Currency is deposited or withdrawn in amounts just below identification or reporting thresholds.
Customer visits a safe deposit box or uses a safe custody account on an unusually frequent basis.
Safe deposit boxes or safe custody accounts opened by individuals who do not reside or work in the institution’s service area, despite the availability of such services at an institution closer to them.
Customer repeatedly uses a bank or branch location that is geographically distant from the customer’s home or office without sufficient business purpose.

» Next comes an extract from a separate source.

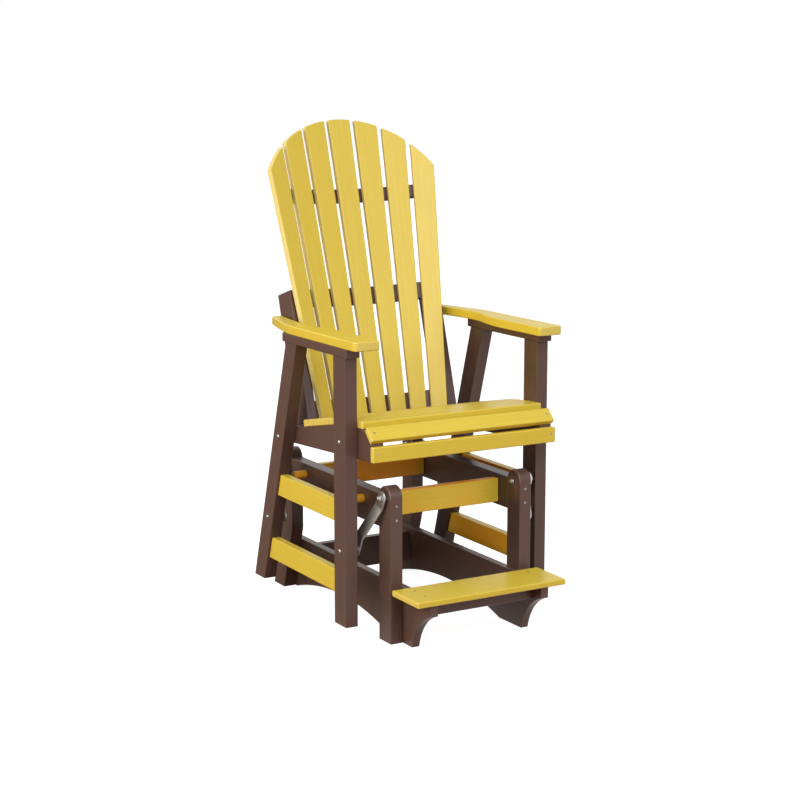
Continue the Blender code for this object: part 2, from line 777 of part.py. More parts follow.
def build_seat_rails(body):
    """Build the two contoured rails under the seat."""
    for side, word in SIDES:
        side_board(
            "seat_rail_" + word, seat_rail_outline(), side,
            SEAT_RAIL_INNER_X, SEAT_RAIL_OUTER_X, BROWN, FRAME_ROUND, body)


def slat_on(start, end, thick, space):
    """Return the section of a slat that lies on the flat from start to end."""
    first = Vector(start)
    along = (Vector(end) - first).normalized()
    up = Vector((-along.y, along.x))
    last = Vector(end) - along * space / 2 + up * FIT
    first = first + along * space / 2 + up * FIT
    return [first[:], last[:], (last + up * thick)[:], (first + up * thick)[:]]


def seat_slat_name(index):
    """Return the name of a seat slat, counted from the front."""
    return "seat_slat_" + str(index + 1)


def build_seat_slats(body):
    """Build the seat slats from the front edge to the back."""
    half = LEG_INNER_X - SLAT_END_PLAY
    for i in range(len(SLAT_SEATS) - 1):
        section = slat_on(SLAT_SEATS[i], SLAT_SEATS[i + 1], SLAT_THICK, SLAT_SPACE)
        cross_board(seat_slat_name(i), section, half, YELLOW, EDGE_ROUND, body)
    section = nose_section()
    cross_board("seat_nose_slat", section, NOSE_HALF, YELLOW, EDGE_ROUND, body)
    rear = RAIL_NOSE_Y - FIT
    section = rectangle(rear - APRON_THICK, APRON_LOW, rear, APRON_TOP)
    cross_board("seat_apron", section, NOSE_HALF, YELLOW, EDGE_ROUND, body)


def nose_section():
    """Return the section of the slat on the bevelled nose of the seat rails."""
    low = Vector((RAIL_NOSE_Y, RAIL_NOSE_TOP))
    high = Vector((RAIL_BEVEL_Y, SLAT_SEATS[0][1]))
    middle = (low + high) / 2
    along = (high - low).normalized()
    start = middle - along * NOSE_SLAT_WIDE / 2
    end = middle + along * NOSE_SLAT_WIDE / 2
    return slat_on(start, end, NOSE_SLAT_THICK, 0)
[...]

Customer exhibits unusual traffic patterns in the safe deposit box area or unusual use of safe custody accounts. For example, several individuals arrive together, enter frequently, or carry bags or other containers that could conceal large amounts of currency, monetary instruments, or small valuable items.
Customer rents multiple safe deposit boxes to store large amounts of currency, monetary instruments, or high-value assets awaiting conversion to currency, for placement into the banking system. Similarly, a customer establishes multiple safe custody accounts to park large amounts of securities awaiting sale and conversion into currency, monetary instruments, outgoing funds transfers, or a combination thereof, for placement into the banking system.
Unusual use of trust funds in business transactions or other financial activity.
Customer uses a personal account for business purposes.
Customer has established multiple accounts in various corporate or individual names that lack sufficient business purpose for the account complexities or appear to be an effort to hide the beneficial ownership from the bank.
Customer makes multiple and frequent currency deposits to various accounts that are purportedly unrelated.
Customer conducts large deposits and withdrawals during a short time period after opening and then subsequently closes the account or the account becomes dormant. Conversely, an account with little activity may suddenly experience large deposit and withdrawal activity.
Customer makes high-value transactions not commensurate with the customer’s known incomes.